In between that beginning and ending comes the first Christmas…that point in time when God chose to come to earth in human form as a tiny vulnerable baby. It was a kairos moment in an ongoing story.

One of the problems with our crib scenes such as the wonderful knitivity up there behind me, is that they can stop the clock at a point in time as we ‘ahh’ and ‘oo’ over the baby. But the truth is that tiny baby grew to be man. There came the time of cruel torture and death by crucifixion. Then three days later came mysterious and glorious resurrection  – Further kairos moments in a chronological sequence of events, revealing the love of God stronger than even death itself. Unprecedented times indeed. World-changing, life-changing.

‘The time came for Mary to deliver her child’: Jesus Christ, Emmanuel – God with us. God who is love, come to earth.

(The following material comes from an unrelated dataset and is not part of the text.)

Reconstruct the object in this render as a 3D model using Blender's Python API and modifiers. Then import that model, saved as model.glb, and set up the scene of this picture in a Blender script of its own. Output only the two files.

‘The people who walked in darkness have seen a great light,’ wrote Isaiah, one of the prophets hundreds of years before the birth of Jesus Christ.

I don’t know where you are in the chronological sequence of your life. I don’t know what have been the kairos times in your life  – perhaps even this year. Perhaps there have been events and happenings which mean this Christmas feels difficult and painful, or wonderfully joyful; but whatever your story, and whatever shapes our story now as a country, world and planet, God’s story is bigger and longer. God’s story can hold the tears and laughter, the pain and the joy – and all because of that kairos moment of a baby lying in an animal feeding trough  – that moment in the middle chapters of God’s amazing and mysterious story.

Perhaps sometimes in our lives, we wish we could go back chronologically in time and rewrite a few lines or even a few chapters, but we cannot undo the past. Yet we can live the present differently and look to the future with hope. And that’s all possible because nothing can undo what God has done in the past. Nothing can undo that first Christmas and all that flowed from it.

Today is a time to open our hands and hearts afresh to God’s overwhelming and unending love and hope … and all because ‘the time came for Mary to deliver her child…’

I wish you a peaceful and hope-filled Christmas. Amen.